The DC Chapter of SLA and ResearchConnect (part of Elsevier) presented a one-day event on Wed., Oct. 27th, 2010. It was called:
Impact and Productivity Measurements in a Changing Research Environment
The 8 speakers came from around the globe and by the end of the day I felt like I was (temporarily) caught up with the fast-moving world of productivity measurements. A few comments about the speakers I enjoyed the most.
Dr. Henk Moed, Senior Scientific Advisor at Elsevier
The Use of Bibliometric Indicators in Research Evaluation: A Critical Overview
Henk provided a wonderful overview and emphasized the fact that numbers can indicate productivity but humans have to do the actual evaluation of faculty, departments, or institutions. He also pointed out that the metrics can be (and have been) manipulated.
Dr. Jevin West, Eigenfactor.org and Dept of Biology, Univ of Washington
The Eigenfactor Metrics: A Network Approach to Assessing Scholarly Journals
His interest in network biology got him interested in the citation network. He believes that understanding the citation network will help us with evaluating and navigating scholarship.

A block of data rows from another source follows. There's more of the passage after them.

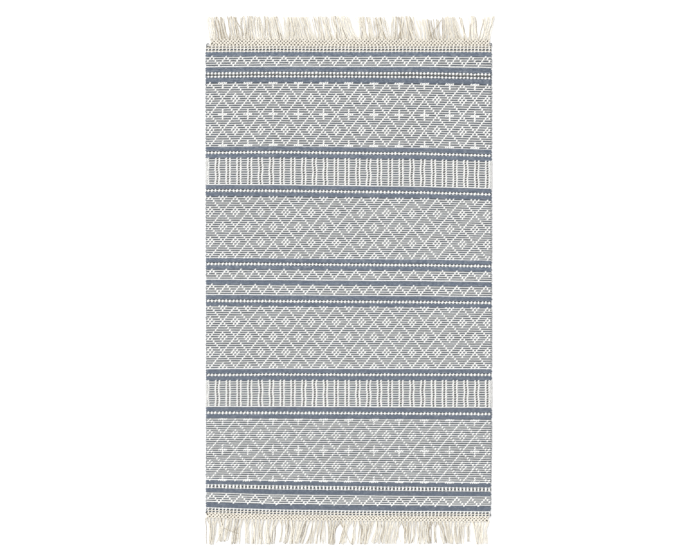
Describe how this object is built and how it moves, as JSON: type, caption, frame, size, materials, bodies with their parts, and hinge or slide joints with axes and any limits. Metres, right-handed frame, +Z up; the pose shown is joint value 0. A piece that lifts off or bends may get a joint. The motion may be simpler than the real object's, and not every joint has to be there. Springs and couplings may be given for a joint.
{
  "type": "flat-woven fringed rug",
  "caption": "Rectangular flat-woven floor rug with banded geometric patterns in two yarn colours, plain selvedges and a plaited edge with loose fringe at each end.",
  "frame": {"origin": "middle of the rug on the floor that it lies on, half way between the longest tips of the two fringes", "axes": "+Y along the rug towards the end that is at the top of the picture, +X across it to the picture's right, +Z up out of the face"},
  "size_m": [0.914, 1.69, 0.006],
  "materials": {
    "blue_yarn": "matt",
    "cream_yarn": "matt"
  },
  "bodies": {
    "root": {"woven_field": "blue_yarn", "fringe_north": "cream_yarn", "fringe_south": "cream_yarn"}
  },
  "joints": []
}
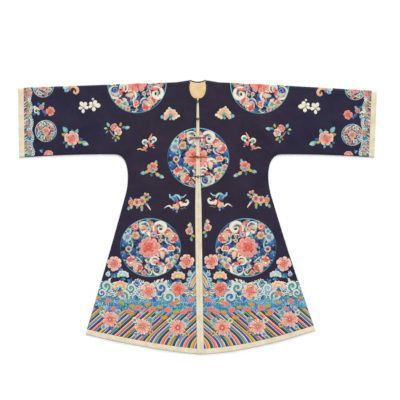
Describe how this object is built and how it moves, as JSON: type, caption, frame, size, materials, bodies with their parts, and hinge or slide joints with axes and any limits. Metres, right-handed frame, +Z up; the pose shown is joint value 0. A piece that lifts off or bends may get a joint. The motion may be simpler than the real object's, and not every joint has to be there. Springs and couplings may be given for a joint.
{
  "type": "embroidered surcoat",
  "caption": "Long dark satin surcoat laid out flat, with wide straight sleeves, a round neck, a buttoned front opening, cream edgings and an embroidered hem border.",
  "frame": {"origin": "centre of the underside's bounding box, on the surface that the coat lies on", "axes": "+X to the viewer's right along the sleeves, +Y from the hem to the neck, +Z up from the surface to the coat's front"},
  "size_m": [1.8462, 1.411, 0.014],
  "materials": {
    "satin": "dark aubergine-navy silk satin with coloured silk embroidery",
    "cream_silk": "cream silk edging with a soft sheen",
    "lining_silk": "thin straw-coloured silk lining",
    "dark_cord": "narrow dark silk binding and loops",
    "brass": "worn brass with a dull shine"
  },
  "bodies": {
    "root": {"body_left": "satin", "body_right": "satin", "sleeve_left": "satin", "sleeve_right": "satin", "cuff_edging_left": "cream_silk", "cuff_edging_right": "cream_silk", "hem_edging_left": "cream_silk", "hem_edging_right": "cream_silk", "front_edging_left": "cream_silk", "front_edging_right": "cream_silk", "neck_binding_left": "dark_cord", "neck_binding_right": "dark_cord", "neck_binding_back": "dark_cord", "neck_lining": "lining_silk", "loop_1": "dark_cord", "loop_2": "dark_cord", "loop_3": "dark_cord", "loop_4": "dark_cord", "loop_5": "dark_cord", "button_bar_1": "dark_cord", "button_bar_2": "dark_cord", "button_bar_3": "dark_cord", "button_bar_4": "dark_cord", "button_bar_5": "dark_cord", "button_1": "brass", "button_2": "brass", "button_3": "brass", "button_4": "brass", "button_5": "brass"}
  },
  "joints": []
}
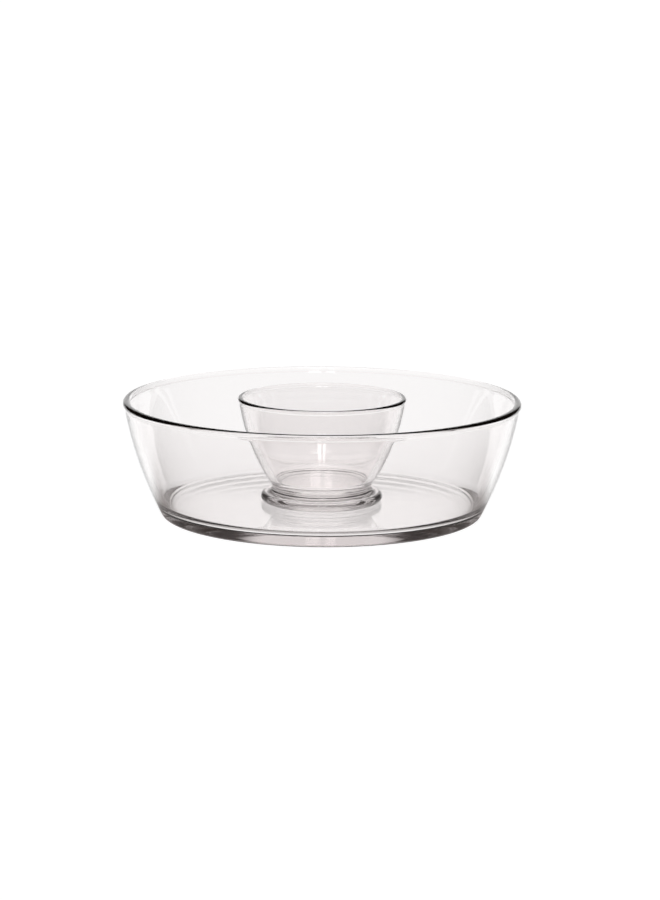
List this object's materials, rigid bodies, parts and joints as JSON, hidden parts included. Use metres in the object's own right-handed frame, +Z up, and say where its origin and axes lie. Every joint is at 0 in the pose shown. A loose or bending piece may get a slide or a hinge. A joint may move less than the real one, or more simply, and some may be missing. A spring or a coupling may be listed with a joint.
{
  "type": "chip and dip server",
  "caption": "Wide clear glass bowl for chips, with a small footed glass bowl for dip that stands loose in the middle and lifts out.",
  "frame": {"origin": "centre of the flat land under the chip bowl, on the table", "axes": "+Z up along the common axis of both bowls; X and Y are interchangeable, because both bowls are round"},
  "size_m": [0.3, 0.3, 0.0895],
  "materials": {
    "chip_bowl_glass": "clear pressed soda-lime glass, fire-polished",
    "dip_bowl_glass": "clear pressed soda-lime glass, fire-polished"
  },
  "bodies": {
    "chip_bowl": {"chip_bowl": "chip_bowl_glass"},
    "dip_bowl": {"dip_bowl": "dip_bowl_glass"}
  },
  "joints": [
    {"name": "dip_bowl_lift", "type": "slide", "parent": "chip_bowl", "child": "dip_bowl", "axis": [0, 0, 1], "range_m": [0, 0.12]}
  ]
}
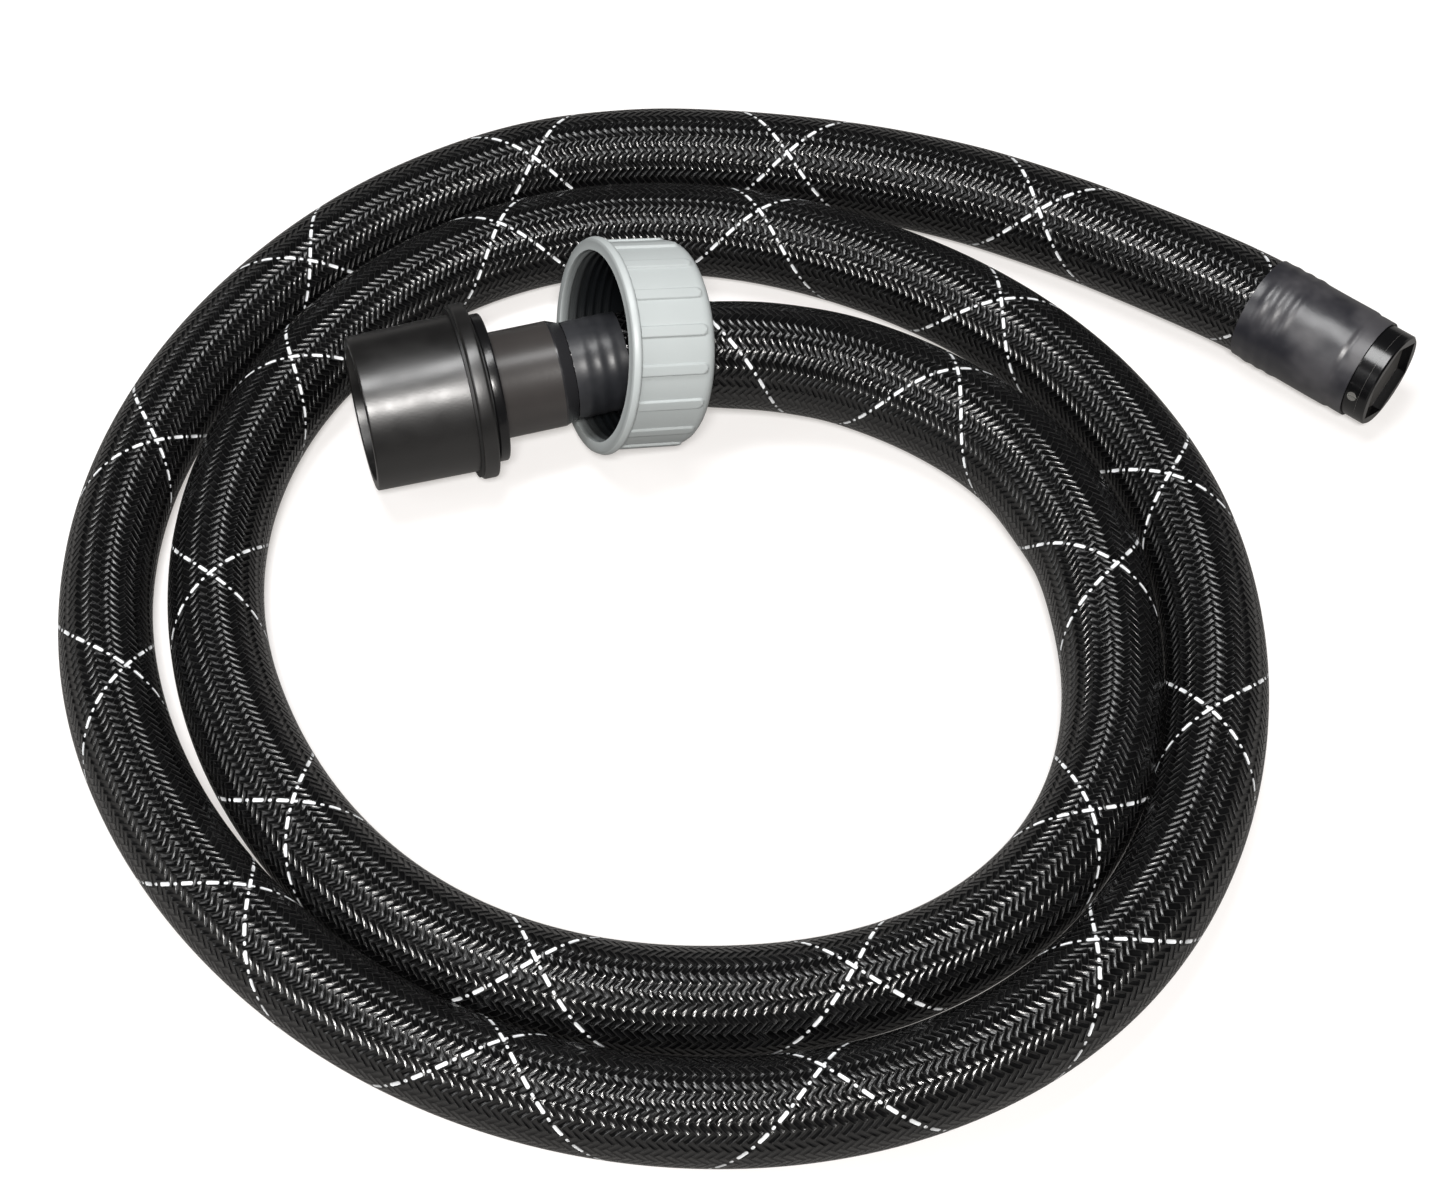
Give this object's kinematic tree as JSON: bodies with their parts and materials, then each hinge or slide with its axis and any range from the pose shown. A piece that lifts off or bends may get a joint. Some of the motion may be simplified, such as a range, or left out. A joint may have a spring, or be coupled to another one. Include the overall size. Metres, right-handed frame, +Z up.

Eigenfactor has expanded its data recently to include JSTOR. They are working on hierarchical maps now.
Dr. Frank Krell, Entomology Dept. of Zoology, Denver Museum of Nature and Science
Should Editors Influence Journal Impact Factors?
This was a VERY interesting and slightly depressing talk. His description of how editors could manipulate their journal impact factors was revealing. But the grey areas were cool. Isn't an editor hired to promote the journal? Shouldn't the editor take actions that make the journal more visible in the field? And his discussion of what a citation actually means just fed my fear that this is all a numbers game. Sometimes authors cite a work because someone else cited it; not because they read it. If an author needs to cite a work, but has 7 works that could be cited, how does she choose? Does a citation really indicate quality or popularity?
Dr. Sidney Redner, Physics Dept. Boston University
A Physicist's Perspective on Citation Analysis
Statistical physicists seem to like citation analysis. Dr. Redner echoed some of what Dr. Moed said earlier, you can play with the numbers, but you still need to understand someone's research in order to evaluate it. He walked through math that he said proves the h-index is directly tied to the number of citations a paper receives and doesn't add anything to the discussion of citation analysis. I've added a line to the Scholarly Metrics journal to point out that not everyone thinks the h-index is the bees' knees.